The equity participation is exited in multiple tranches in the last few years of the investment period through the cash flows of the company, through a buyback by the company or its owners, on pre-agreed terms. The buyback terms are typically tied to a company performance formula (typically a multiple of revenues or another metric of growth performance). While Gazelle Finance requires a share pledge to guarantee the buyback, the equity product of course requires no collateral. Unlike traditional private equity, Gazelle Finance does not take forced sale or drag-along rights; that is, instead of forcing the entrepreneur/owners to sell the entire company to a third party (which is what traditional private equity investors do), Gazelle Finance simply requires the company to buy back its shares. Gazelle Finance does, however, assume tag along rights, so as to participate in the sale of the company to a third party should the entrepreneur/majority owners choose to do so.

Our investment officers work closely with the entrepreneur/owner of the company to ensure that the necessary company growth and cash flow generation occur starting years in advance so that the company is positioned to pay for the pre-agreed share buyback.

Providing an equity product that does not focus on the sale of the entire company to a third party to achieve exit is a critical and distinguishing feature of Gazelle Finance’s product. The countries in which Gazelle Finance operates lack the presence of larger companies in the market to acquire growing smaller businesses, and they also lack robust capital markets and stock exchanges that could offer a public listing option. Moreover, many of our SME clients are family-owned businesses that have little to no interest in selling their business or allowing an outside investor permanently to own a stake in their company. Gazelle Finance’s equity product, and its IPL product, are designed with these local market realities in mind.

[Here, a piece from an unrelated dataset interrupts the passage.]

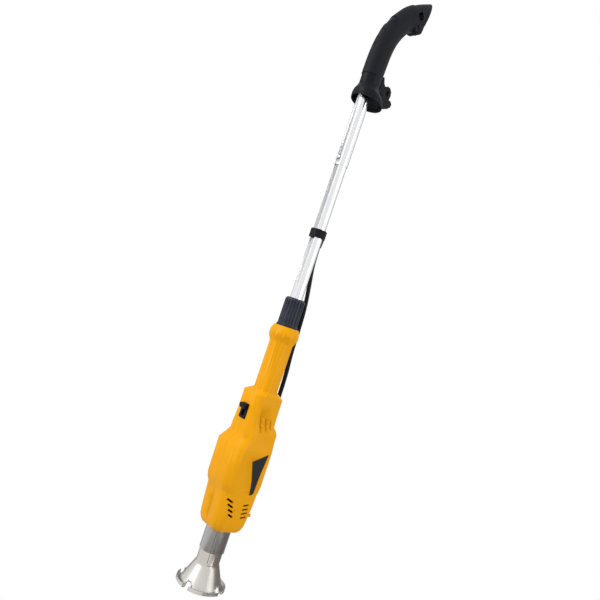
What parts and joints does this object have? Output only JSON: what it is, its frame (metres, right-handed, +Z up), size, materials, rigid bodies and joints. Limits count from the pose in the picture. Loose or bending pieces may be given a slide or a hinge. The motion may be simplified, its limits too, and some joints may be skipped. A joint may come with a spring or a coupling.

8. What is the role of technical assistance?

Our clients are experts in operating their businesses in their home markets. However, there are often gaps in technical/managerial expertise that limit the company’s ability to grow or opportunities to enhance technical/managerial expertise that can enable more rapid company growth. For this reason, Gazelle Finance typically offers a parallel technical assistance (TA) package to its investee companies that helps them address technical expertise gaps. Our approach is first to leverage existing programs offered by others in a given country, then supplement any technical assistance with the technical assistance offered by Gazelle Finance, made possible by grants from donors interested in our mission. We provide direct strategic business support as well as this grant-funded technical assistance to accelerate growth and improve operational performance of investee companies. We believe that ownership of the technical assistance must come from the entrepreneur, and thus our investment officers work closely with our investees to develop a TA strategy that makes sense to all parties. In addition, we expect the entrepreneur to ultimately bear the cost of third party technical assistance to ensure his or her commitment to the TA plan and thus TA is typically provided in the form of zero-interest loans to the company.


9. Do gazelle finance’s investments come along with other conditions?

Yes, Gazelle Finance investment terms include covenants related to access to information, operational and financial reporting, anti-corruption and compliance with local laws and regulations, and application of Gazelle Finance’s Environmental, Social and Governance Policy.


10. What is gazelle finance’s environmental, social, and governance policy?

Gazelle Finance requires investee companies to comply with all local laws and regulations related to environmental, social and governance (ESG) matters. It also requires investees to sign on to a set of ESG principles. During due diligence, in cases where Gazelle Finance identifies gaps in ESG management or certain significant ESG risks, Gazelle Finance will require the company to develop and comply to an ESG Action Plan to address such issues.